The most powerful way of preventing DOS is to limit the cost of GraphQL queries that may be executed against your GraphQL server. The Pro Plugin contains a very early implementation of this technique, but the costs are not very accurate yet. You may enable a cost limit with --graphql-cost-limit [int] pro and the calculated cost of any GraphQL queries will be made available on meta field in the GraphQL payload.
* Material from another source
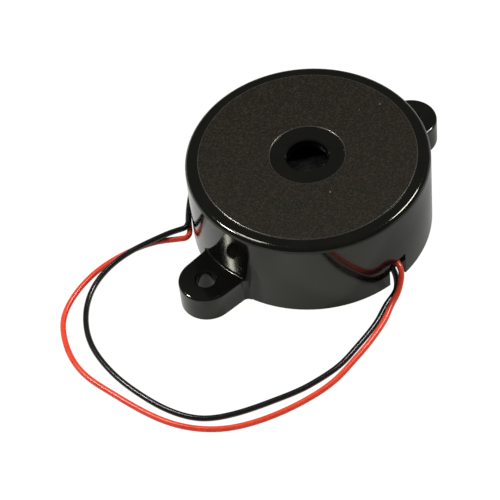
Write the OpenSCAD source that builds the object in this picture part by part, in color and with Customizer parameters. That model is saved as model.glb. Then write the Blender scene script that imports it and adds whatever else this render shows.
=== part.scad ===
// Round piezo alarm buzzer with two fixing ears, a drive circuit inside and two leads.
// Z = 0 is the flat base and the sound face looks up. The ears lie along X, the leads leave at -Y.

/* [Case] */
// Outside diameter of the case
case_d = 42; // [40:0.5:50]
// Height from the base to the smooth outer ring of the sound face
case_h = 16; // [15.5:0.5:22]
// Thickness of the round wall
wall_t = 1.8; // [1.4:0.1:2.2]
// Thickness of the front plate
front_t = 1.8; // [1.2:0.1:2.2]
// Radius of the edge between the wall and the front
edge_r = 1; // [0.4:0.1:1.4]
// Chamfer round the bottom of the wall
base_chamfer = 0.2; // [0.1:0.1:0.4]

/* [Sound face] */
// Diameter of the sound hole
hole_d = 7.2; // [5:0.1:9]
// Chamfer round the mouth of the sound hole
hole_chamfer = 0.25; // [0.1:0.05:0.5]
// Outside diameter of the smooth collar round the sound hole
collar_d = 12.8; // [11:0.1:15]
// Width of the smooth ring between the grained face and the wall
rim_w = 2.2; // [1.6:0.1:3.2]
// Height of the grained face above the smooth rings
face_rise = 0.2; // [0.1:0.05:0.3]

/* [Ears] */
// Distance from the case wall to the centre of each screw hole
screw_offset = 4; // [3.5:0.1:6]
// Diameter of each screw hole
screw_d = 3.4; // [2.8:0.1:4.2]
// Thickness of the ears
ear_t = 5.2; // [4:0.1:6]
// Radius of the round end of an ear
ear_r = 4.7; // [3.6:0.1:5]
// Half width of an ear where its flanks meet the case wall
ear_root = 4.9; // [4.6:0.1:6]
// Radius between an ear's flanks and the case wall
root_r = 1.2; // [0.6:0.1:2]
// Radius of an ear's top edge
ear_edge_r = 0.4; // [0.2:0.1:0.6]
// Radius between an ear's top and the case wall
foot_r = 0.4; // [0.2:0.1:0.6]
// Chamfer at the top and bottom of each screw hole
screw_chamfer = 0.2; // [0.1:0.05:0.4]

/* [Lead notch] */
// Width of the notch in the wall
notch_w = 3.8; // [3.6:0.1:6]
// Height of the notch above the base
notch_h = 5.3; // [5.2:0.1:5.6]

/* [Piezo element] */
// Clearance between the choke and the silver above it
choke_gap = 0.85; // [0.5:0.05:1.5]
// Space between the rim of the brass plate and the wall
plate_gap = 1.7; // [1:0.1:2.2]
// Width of the ledge under the rim of the brass plate
ledge_lap = 1; // [0.6:0.1:1.6]
// Thickness of the brass plate
plate_t = 0.25; // [0.2:0.05:0.4]
// Diameter of the ceramic disc
ceramic_d = 25; // [22:0.5:26]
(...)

If your GraphQL query is seen to be too expensive, here's some techniques to bring the calculated cost down:

  • If you've not specified a limit (first/last) on a connection, we assume it will return 1000 results. If you're expecting fewer than this, specify the maximum you'd ever expect to receive.
  • Cost is based on number of expected results (without looking at the database!) so lower your limits on connections.
  • Connections multiply the cost of their children by the number of results they're expected to return, so lower the limits on connections.
  • Nested fields multiply costs; so pulling a connection inside a connection inside a connection is going to be expensive - to address this, try placing lower first/last values on the connections or avoiding fetching nested data until you need to display it (split into multiple requests / only request the data you need).
  • Subscriptions are automatically seen as 10x as expensive as queries - try and minimise the amount of data your subscription requests.
  • Procedure connections are treated as more expensive than table connections.
  • totalCount on a table has a fair cost
  • totalCount on a procedure has a higher cost
  • Using pageInfo adds significant cost to connections
  • Computed columns are seen as fairly expensive - in future we may factor in PostgreSQL's COST parameter when figuring this out.

Keep in mind this is a very early implementation of cost analysis, there's much improvement to be made. Feel free to reach out with any bad costs/queries so we can improve it.